Updated: 1 day ago
Do you struggle getting up in the morning? Do you crave sugar, coffee or other stimulants throughout the day? Are you exhausted towards the end of the day, yet are unable to sleep well at night? If the answers to any of the question is “yes” then you may be suffering from chronic fatigue.
Chronic Fatigue Syndrome (CFS) is a complex condition that is mainly characterized by the feeling of extreme fatigue without any underlying medical conditions. This fatigue can get worse with mental or physical activity but doesn’t get better with rest or sleep. It is also called Myalgic Encephalomyelitis (ME) or Systemic Exertion Intolerance Disease (SEID). Adrenal fatigue is becoming an important cause of undiagnosed chronic fatigue.
Chronic Fatigue Causes
Chronic fatigue causes are relatively unknown, but there are many theories about the root cause. These theories range all the way from psychological stress to viral infections, but most experts believe that the main cause can be a combination of different factors. People with chronic fatigue may seem hypersensitive to normal activity and exercise as well. Some theories suggest that some people may be predisposed to the disorder which is then triggered by one or more of the following:
Viral Infections: Some people are more prone to developing chronic fatigue after going through a viral infection. Researchers have found that some viruses might trigger CFS such as mouse leukemia, human herpes virus 6, and Epstein-Barr virus.

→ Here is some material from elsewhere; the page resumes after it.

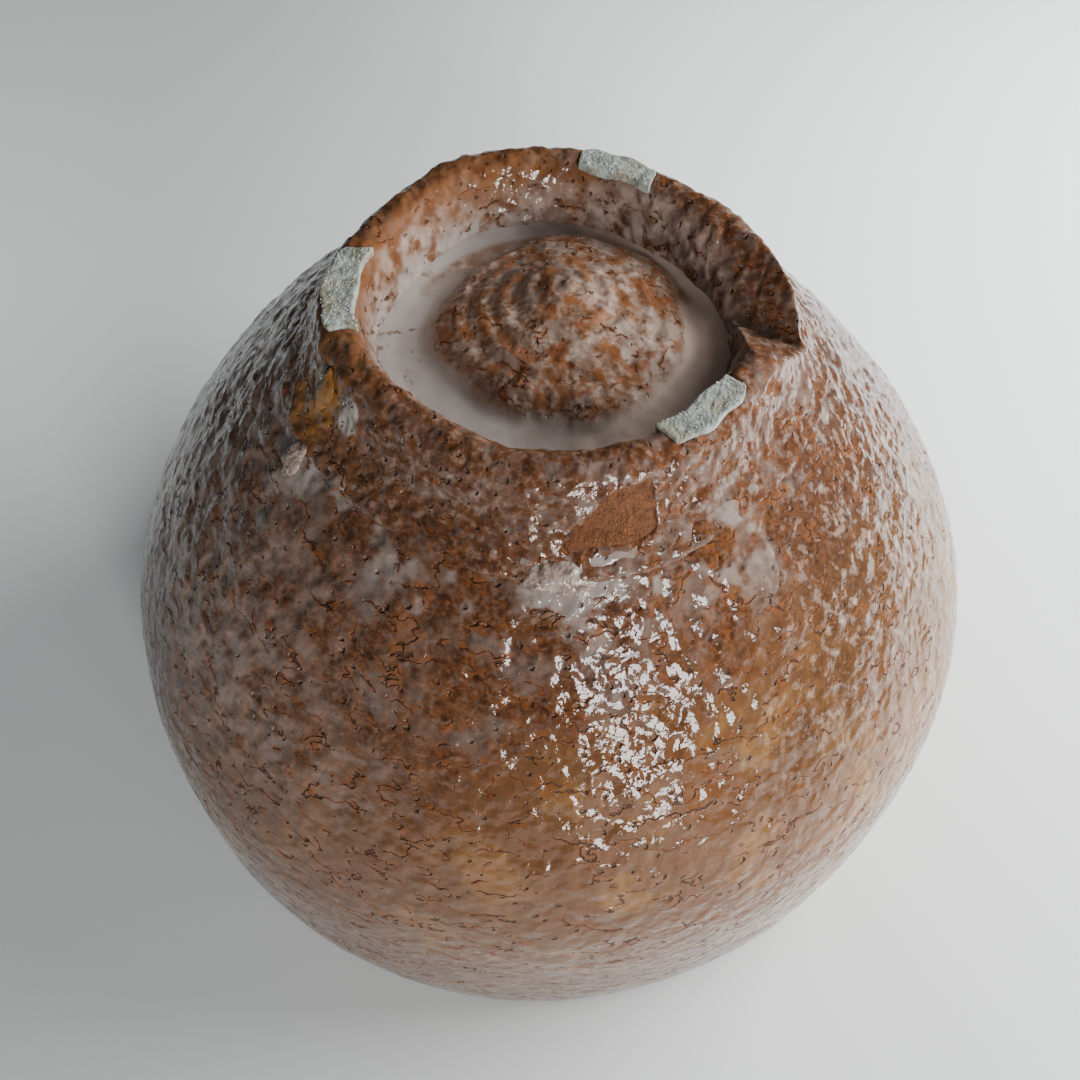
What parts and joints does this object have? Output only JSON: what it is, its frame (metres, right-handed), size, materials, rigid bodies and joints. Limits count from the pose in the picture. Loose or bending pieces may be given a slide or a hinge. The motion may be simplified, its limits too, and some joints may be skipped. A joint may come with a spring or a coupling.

Immune System Issues: People who suffer from chronic fatigue have been known to have impaired immune systems.
Hormonal Imbalances: Abnormal levels of hormones produced by the pituitary gland, the adrenal gland, and the hypothalamus can cause chronic fatigue symptoms.
Adrenal Fatigue: Impaired ability of adrenal glands to produce adequate amounts of cortisol hormone. Patients typically tend to crave stimulants such as coffee, sugar, chocolate etc.
None of these chronic fatigue causes and triggers are conclusive, and there may be a number of different or combined factors that result in chronic fatigue.